The most obvious advantage of the DSPP is that you do not have to pay brokerage fees or commissions when purchasing shares.

Traditional brokers charge commissions for every transaction conducted on their platform. When accrued, this can reduce portfolio returns. By purchasing directly from the company, investors can save more money on transaction costs.


2. Simplified investing experience

Purchasing through a DSPP simplifies the investing experience.

When choosing a broker, there are certain parameters to consider. You have to ascertain the level of security, number of tradable assets, minimum capital balance, and payment options amongst other things.

This process can be cumbersome as you would need to find a broker that meets your criteria. This process is nonexistent when purchasing shares directly.


3. Lower share price

When you purchase shares directly, you buy below the current market price. This gives you a head-start towards accruing profit, especially when you consider the fact that you would also not be paying brokerage fees or commissions.


4. Dividend reinvestment

Some DSPPs come with the option of dividend reinvestment plans (DRIPs) which can increase your portfolio returns. A DRIP allows an investor to automatically reinvest dividends thereby creating the opportunity for profit increase.


5. Prevents short-selling

Buying shares through DSPP prevents short selling because shares purchased through direct stock purchases cannot be shorted. This reduces the short-interest ratio on the stock and any volatility that may arise from short trading.


4 Disadvantages of Direct Stock Purchases

1. Hidden charges

Though you avoid brokerage fees and commissions when buying shares directly, there can also be hidden charges. An investor buying shares through DSPP would be required to pay extra charges such as account setup and transaction fees. They may also be charged fees to sell.


2. Limits portfolio diversification

Direct stock purchase limits the options for portfolio diversification. When buying from a brokerage, the investor has access to assets that are tradable on the broker’s platform.

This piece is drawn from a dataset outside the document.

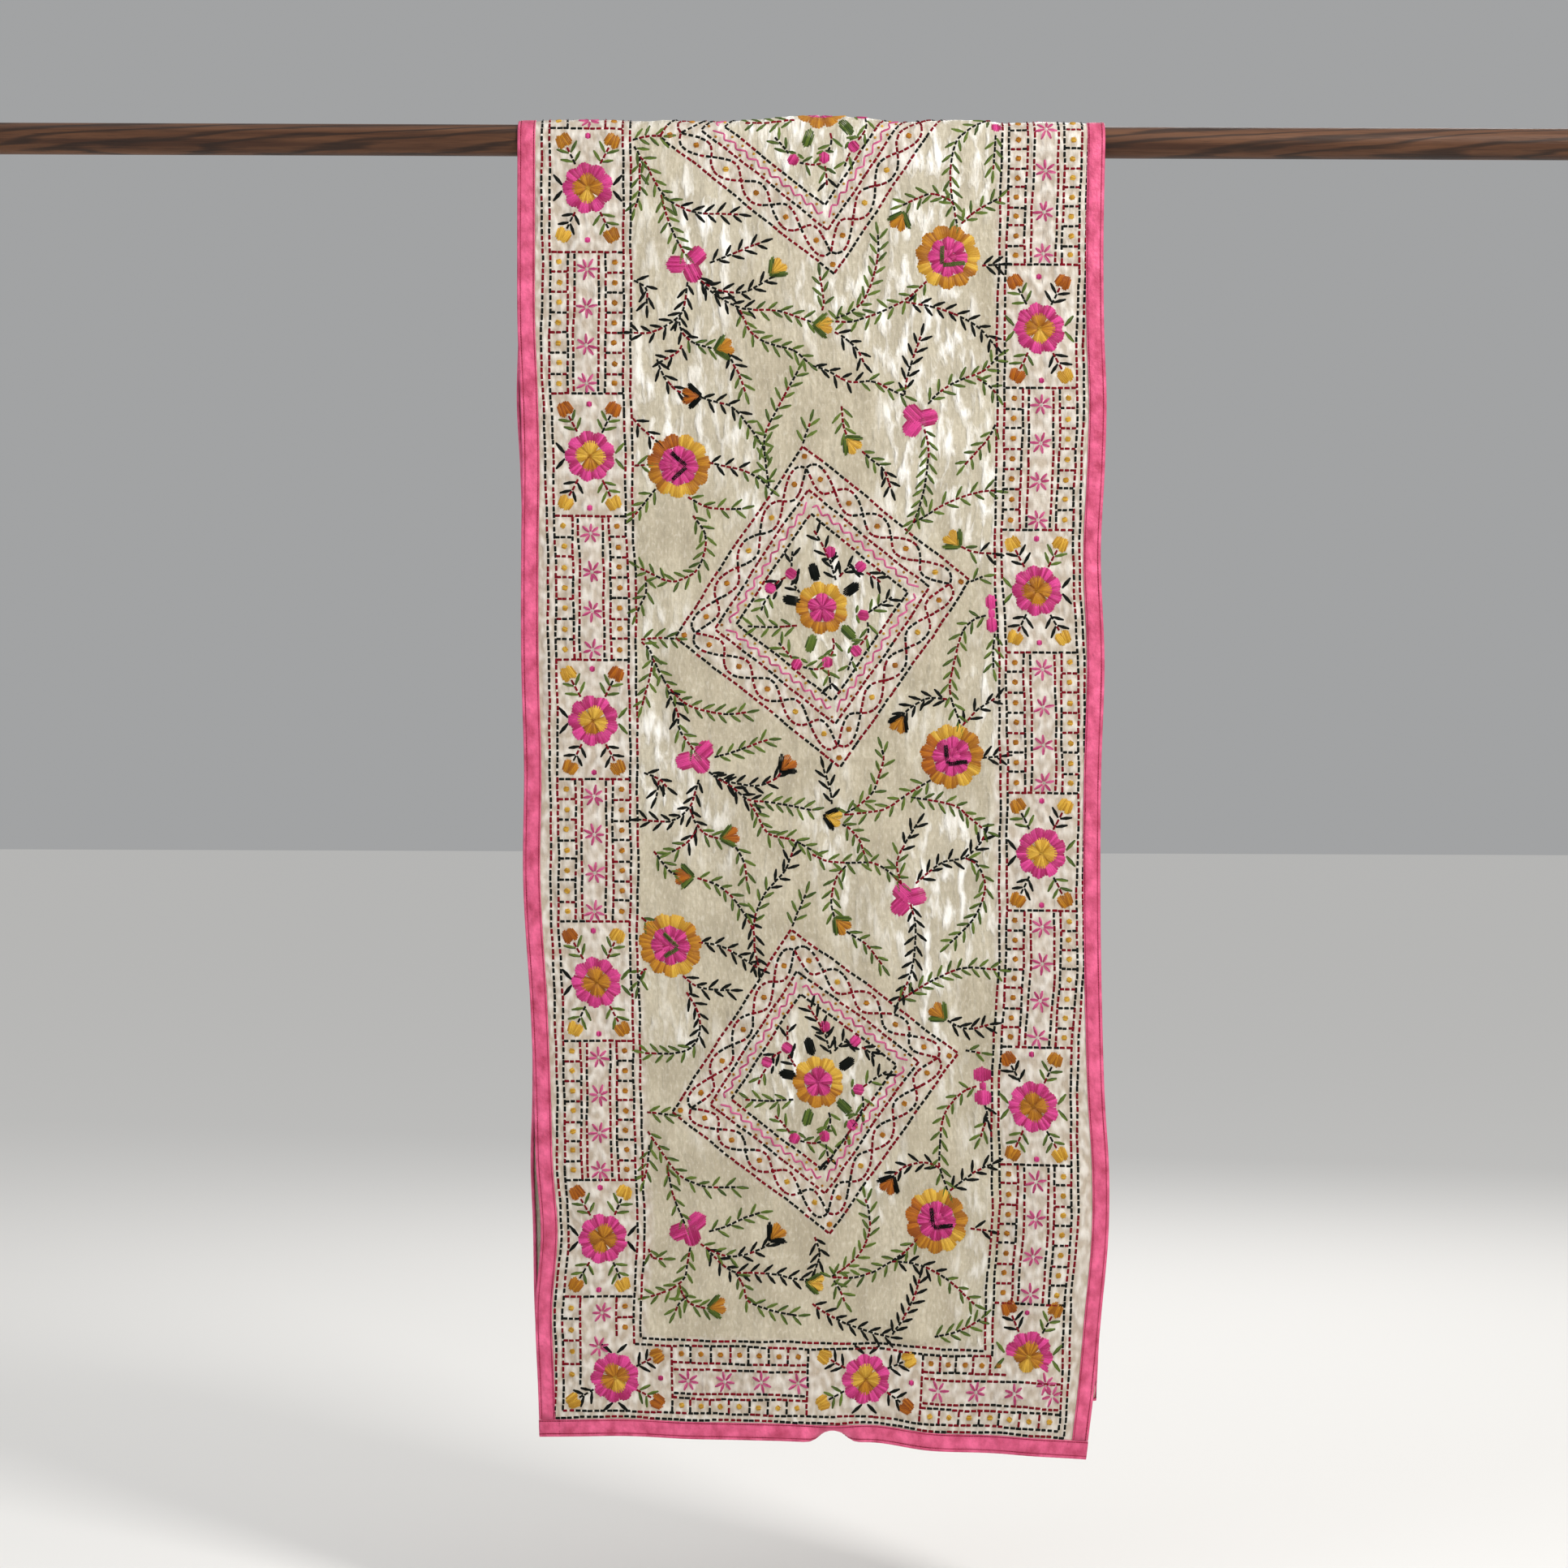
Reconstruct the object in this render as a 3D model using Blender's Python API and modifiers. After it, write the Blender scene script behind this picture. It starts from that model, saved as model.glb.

However, when buying shares through DSPP, you can only buy one type of share from the company.

Secondly, not all companies offer DSPP, so purchasing stocks through this method limits your options.


3. Less control over price and trading.

When purchasing stocks directly, it is difficult to know the stock price and at what day the stock would trade.

Sometimes, a transaction can take weeks to complete. This is in contrast to buying from a traditional brokerage where you can buy stocks in real-time at the current market price. As such, buying through a DSPP can be problematic for investors who want to time the market.


4. Buying limit

Investors purchasing shares through DSPP usually have a maximum amount of shares.

This can limit the returns on a portfolio, especially if you are convinced the stock is undervalued and have the firepower to go all-in.


How To Invest in a DSPP

Buying shares through DSPP is much different than doing the same through traditional brokerages. There are ways in which investors can invest in DSPP.

Find companies that have DSPP

Not all companies have DSPP.

So, the first step is finding out which companies allow investors to purchase their shares directly. You can search the internet broadly for companies that offer DSPP. If you have a particular company in mind, you can go to the investors relations page on the website to find out if they offer DSPP.

Alternatively, you can check out transfer agencies for a list of companies that sell stocks through a DSPP.

Have a window for when shares would be traded

As stated previously, it is difficult to know when shares would be offered through DSPP.

Having an estimated timeframe when the issuer would be issuing new shares to the public can help you make better investment decisions. This allows you to accommodate volatility from price action when the direct purchase transaction is still processing.

For example, if you want to purchase shares of Coca-Cola directly, you can give a three-month window for when the transaction would fall through.

In that 3-month window, estimate how much drawback or increment you would be expecting from the stock. This would allow you to make provision for any shifts in price and also psychologically prepare you for such changes.

Ascertain minimum investment level

When buying shares directly, there are usually limits on the minimum number of shares one can purchase. This helps you with budgeting and structuring your portfolio. It also helps you to calculate estimated returns and set a threshold for potential losses.


When you should invest through DSPP

Purchasing shares directly may not work well for everyone.

If you want to enjoy the advantages of investing through DSPP, you should be a long-term investor. You can automate your investment plan to purchase shares and reinvest your dividends.

Also, when you have a large amount of capital, then investing through DSPP would be a good idea. With huge capital, you can take advantage of purchasing shares below the market price which can boost portfolio returns.


Final Word

Direct stock purchase plans allow investors to sidestep brokerages to purchase shares directly from companies.

Though they come with benefits such as lower commissions and brokerage fees, including purchasing shares below the market price, they also come with the downside of limiting investable options and hidden charges.

Also, when you consider the fact that brokerages are now operating on a zero commission basis, investing through DSPP is becoming less attractive. As such, when investing through DSPP, try to ascertain if it would be beneficial to you and your investment in the long term.

If you have a little capital to invest, it's better you start up with a traditional brokerage that has zero commission on transactions. However, if you have loads of cash, perhaps a DSPP can work well for you.